The Dubya administration never even fucking happened as far as the M$M goes, straight from Clinton to Obama with a deep dark memory hole in between.
ewagner
(18,964 posts)Remember when Michael Moore questioned the current GOP field a month or so ago?
He asked why, with literally unlimited money supplies, wouldn't the GOP put up a credible candidate to appeal to the middle instead of the rabid 23-24% of the party's loonies. He hypothesized that maybe it was because Obama was good for business and they liked that much better than the tea-party alternatives,.
But what if that isn't true?
What other alternative is there?
that's the element that makes this scenario possible.
JMHO
Fumesucker
(45,851 posts)The smart Bush brother..
They need someone who hasn't been sullied by the primary hog calling contest..
The Dems who are high fiving each other right now should look ahead a bit, it might be tighter than it looks right now.
ewagner
(18,964 posts)"Why did the Koch Brothers put tons of money on Herman Cain?"
Obvious answer: they wanted to slow down, or stop Romney and keep him from locking up the nomination. They never really did believe Cain had a serious shot at the nomination
Then, when Cain got out of the race, Cain endorsed Gingrich.

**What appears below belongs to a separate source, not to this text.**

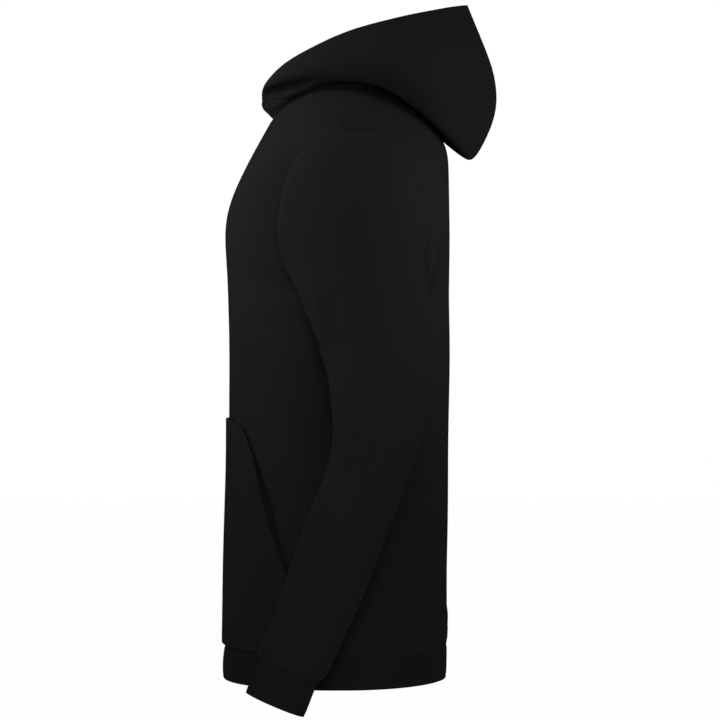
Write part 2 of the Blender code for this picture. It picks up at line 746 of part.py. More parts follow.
def build_slider(z):
    """Two plates round the chain, joined by a post, with lips round the tape and a bridge."""
    matrix = zip_matrix(z, zip_depth(z))
    half = SLIDER_LENGTH / 2
    plate_at = (CHANNEL + PLATE) / 2
    face = CHANNEL / 2 + PLATE
    lip_size = (LIP, 0.8, SLIDER_LENGTH - 1)
    adds = [
        block((2 * SLIDER_HALF, PLATE, SLIDER_LENGTH), (0, -plate_at, 0), bevel=1.5),
        block((POST, CHANNEL + 0.4, 3), (0, 0, half - 2)),
    ]
    for side in (-1, 1):
        for level in (-1, 1):
            lip_x = side * (SLIDER_HALF - LIP / 2 - 0.05)
            adds.append(block(lip_size, (lip_x, level * (CHANNEL / 2 - 0.3), 0)))
    tall = LUG_CLEAR + LUG
    for foot_z in (-2.2, half - 1.5):
        foot = (0, face + tall / 2 - 0.2, foot_z)
        adds.append(block((2 * LUG_HALF, tall + 0.4 - 0.2, LUG), foot))
    bar_length = half - 1.5 + 2.2 + LUG
    bar = (0, face + LUG_CLEAR + LUG / 2, (half - 1.5 - 2.2) / 2)
    adds.append(block((2 * LUG_HALF - 0.1, LUG, bar_length - 0.1), bar))
    front = block((2 * SLIDER_HALF, PLATE, SLIDER_LENGTH), (0, plate_at, 0), bevel=1.5)
    unions = [(add, "UNION") for add in adds]
    joined("zip_slider", front, unions, matrix, METAL_COLOUR, 0.35)
    return matrix, face


def build_pull_tab(slider_matrix, face):
    """The pull's bar lies under the bridge. Its origin is on the axis it turns about."""
    axis_height = face + LUG_CLEAR / 2
    matrix = slider_matrix @ Matrix.Translation(Vector((0, axis_height, 0.6)) * MM)
    length = PULL_LENGTH
    tab = block(
        (2 * PULL_HALF, PULL_BAR, length), (0, 0, PULL_BAR / 2 - length / 2), bevel=1.6
    )
    window = (2 * PULL_EYE_HALF, 3 * PULL_BAR, PULL_EYE)
    eye = block(window, (0, 0, -PULL_BAR / 2 - PULL_EYE / 2))
    hole = block((3.2, 3 * PULL_BAR, 8), (0, 0, PULL_BAR / 2 - length + 7), bevel=1.5)
    cuts = [(eye, "DIFFERENCE"), (hole, "DIFFERENCE")]
    joined("pull_tab", tab, cuts, matrix, METAL_COLOUR, 0.35)


def build_stops(rows, slider_z):
    for name, side in (("zip_top_stop_left", -1), ("zip_top_stop_right", 1)):
        z = slider_z + SLIDER_LENGTH / 2 + STOP / 2 + 1
        matrix = zip_matrix(z, zip_depth(z))
        stop = block((2.4, 2.6, STOP), (side * 1.7, 0, 0), bevel=0.5)
        joined(name, stop, [], matrix, METAL_COLOUR, 0.4)
    z = BODY_BOTTOM + BOX_LENGTH / 2 + 0.4
    matrix = zip_matrix(z, zip_depth(z))
    box = block((2 * BOX_HALF, 3.4, BOX_LENGTH), (0, 0, 0), bevel=1)
    slots = []
    for side in (-1, 1):
        slot = (BOX_HALF - CHAIN_HALF + 1, TAPE + 2 * ZIP_GAP, BOX_LENGTH * 2)
        slots.append((block(slot, (side * (CHAIN_HALF + slot[0] / 2), 0, 0)), "DIFFERENCE"))
    joined("zip_box", box, slots, matrix, METAL_COLOUR, 0.4)


# ---------------------------------------------------------------- the garment


def collection(name):
    made = bpy.data.collections.new(name)
    bpy.context.scene.collection.children.link(made)
    return made


for old in list(bpy.data.objects):
    bpy.data.objects.remove(old)
PARTS = collection("zip_up_hoodie")
TOOLS = collection("cutters")
TOOLS.hide_render = True


def main():
    front_rows = body_rows(CENTRE_Z, ARMHOLE_FRONT)
    back_rows = body_rows(BACK_CENTRE_Z, ARMHOLE_BACK)
    front, back = front_grid(front_rows), back_grid(back_rows)
    hem = ROWS["shoulder"] + ROWS["armhole"] + ROWS["side"]
    band_front, band_back = front[hem:], back[hem:]

    cloth = Cloth()
    cloth.add_both(("front_left", "front_right"), front[: hem + 1])
    cloth.add_both(("back", "back"), back[: hem + 1])
    cloth.add_both(("hem_band", "hem_band"), band_front)
    cloth.add_both(("hem_band", "hem_band"), band_back)

    first_ring = armhole_ring(front, back)
    count = len(first_ring)
    sleeve = [first_ring] + [sleeve_ring(section, count) for section in SLEEVE]
    cuff = [sleeve_ring(section, count) for section in CUFF]
    cloth.add_both(("sleeve_left", "sleeve_right"), sleeve, flip=True, closed=True)
    cloth.add_both(("cuff_left", "cuff_right"), cuff, flip=True, closed=True)

    neck = front[0] + back[0][1:]
    cloth.add_both(("hood_left", "hood_right"), hood_grid(neck), flip=True)
    cloth.weld()

    for panel in cloth.panels:
        double = panel == "hem_band" or panel.startswith("cuff")
        thickness, colour = (BAND, RIB_COLOUR) if double else (FLEECE, FLEECE_COLOUR)
        wall(panel, cloth.panel_faces(panel), thickness, colour)

    pocket = pocket_grid()
    framed = frames_of(pocket)
    lift = mouth_lift(pocket)
    lifted_strip("pocket_left", framed, lift, FLEECE, FLEECE_COLOUR)
    lifted_strip("pocket_right", frames_mirrored(framed), lift, FLEECE, FLEECE_COLOUR, flip=True)

    slider_z = build_zip(front_rows)
    matrix, face = build_slider(slider_z)
    build_pull_tab(matrix, face)
    build_stops(front_rows, slider_z)


main()
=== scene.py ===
import json
import math

import bpy
import numpy as np
from mathutils import Matrix, Vector
from mathutils.bvhtree import BVHTree
from mathutils.kdtree import KDTree

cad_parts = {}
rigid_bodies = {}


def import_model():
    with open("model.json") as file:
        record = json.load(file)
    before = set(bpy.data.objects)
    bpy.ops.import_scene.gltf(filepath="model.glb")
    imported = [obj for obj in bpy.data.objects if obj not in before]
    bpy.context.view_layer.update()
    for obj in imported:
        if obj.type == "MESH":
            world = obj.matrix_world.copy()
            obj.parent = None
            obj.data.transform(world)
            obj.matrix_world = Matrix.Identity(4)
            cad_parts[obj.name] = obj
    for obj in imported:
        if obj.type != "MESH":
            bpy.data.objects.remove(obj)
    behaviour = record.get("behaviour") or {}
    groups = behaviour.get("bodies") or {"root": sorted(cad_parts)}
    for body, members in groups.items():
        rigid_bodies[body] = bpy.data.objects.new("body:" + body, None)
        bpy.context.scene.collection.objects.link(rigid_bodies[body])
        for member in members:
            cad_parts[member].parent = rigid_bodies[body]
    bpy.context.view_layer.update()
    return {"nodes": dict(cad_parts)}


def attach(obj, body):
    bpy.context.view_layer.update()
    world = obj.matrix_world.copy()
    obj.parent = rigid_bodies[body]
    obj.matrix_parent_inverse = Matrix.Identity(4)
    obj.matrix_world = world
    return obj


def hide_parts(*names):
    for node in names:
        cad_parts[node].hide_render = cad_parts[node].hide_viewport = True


# A black zip-up hooded sweatshirt, filled out as worn with nobody in it.
# Metres; the front faces -Y and the wearer's left is +X. Tables of places are in millimetres.

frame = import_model()
mm = 0.001
reading = {  # how the outside of a solid's wall is found and made into quads
    "joined": 0.01,  # corners nearer than this become one
    "facing": 0.3,  # least cosine between a face of the inside and the point within
    "flat": 30,  # degrees between neighbouring faces on one side of a wall
    "quadFace": 60,
    "quadShape": 80,
    "quadEven": 1.5,
}


def deselectAll():
    for each in bpy.context.view_layer.objects:
        each.select_set(False)


def pick(thing):
    deselectAll()
    thing.select_set(True)
    bpy.context.view_layer.objects.active = thing


def editing(thing, kind="FACE"):
    pick(thing)
    bpy.ops.object.mode_set(mode="EDIT")
    bpy.ops.mesh.select_mode(type=kind)


def objectMode():
    bpy.ops.object.mode_set(mode="OBJECT")


def copyOf(nodeName, pieceName):
    # a copy of a solid's mesh with its loose triangles joined up
    piece = bpy.data.objects.new(pieceName, frame["nodes"][nodeName].data.copy())
    bpy.context.scene.collection.objects.link(piece)
    editing(piece)
    bpy.ops.mesh.select_all(action="SELECT")
    bpy.ops.mesh.remove_doubles(threshold=reading["joined"] * mm)
    bpy.ops.mesh.select_all(action="DESELECT")
    objectMode()
    return piece


def applyAll(piece):
    pick(piece)
    for modifier in list(piece.modifiers):
        bpy.ops.object.modifier_apply(modifier=modifier.name)


def pointsOf(piece):
    points = np.zeros(len(piece.data.vertices) * 3)
    piece.data.vertices.foreach_get("co", points)
    return points.reshape(-1, 3)


def normalsOf(piece):
    normals = np.zeros(len(piece.data.vertices) * 3)
    piece.data.vertices.foreach_get("normal", normals)
    return normals.reshape(-1, 3)


def setPoints(piece, points):
    piece.data.vertices.foreach_set("co", points.ravel())
    piece.data.update()


def onlyFinish(piece, finish):
    piece.data.materials.clear()
    piece.data.materials.append(finish)


def refine(piece, levels):
    finer = piece.modifiers.new("finer", "SUBSURF")
    finer.levels = levels
    finer.render_levels = levels
    finer.boundary_smooth = "PRESERVE_CORNERS"


def thicken(piece, thick):
    # gives a sheet its thickness, inwards from the outside
    wall = piece.modifiers.new("wall", "SOLIDIFY")
    wall.thickness = thick * mm
    wall.offset = -1


def newCutMap(piece):
    layers = piece.data.uv_layers
    while layers:
        layers.remove(layers[0])
    return layers.new(name="cut")


def treeOf(points):
    tree = KDTree(len(points))
    for place, point in enumerate(points):
        tree.insert(point, place)
    tree.balance()
    return tree


def surfaceOf(piece):
    mesh = piece.data
    corners = [vertex.co.copy() for vertex in mesh.vertices]
    return BVHTree.FromPolygons(corners, [tuple(face.vertices) for face in mesh.polygons])


def smoothStep(low, high, value):
    share = np.clip((value - low) / (high - low), 0, 1)
    return share * share * (3 - 2 * share)


def randomFor(name):
    return np.random.default_rng(sum(ord(letter) * (7 + place) for place, letter in enumerate(name)))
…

Again, why?
Same reason as above....but they still don't think Gingrich can get the nomination and must certainly know he can't beat Obama.
So you have to assume there is a larger plan in the works....a plan that obviously doesn't include Romney.
We may be seeing a below-the-surface civil war going on in the Republican Party...the Kochs vs the Establishment..
what other reason is there for the clown-car approach to the primaries?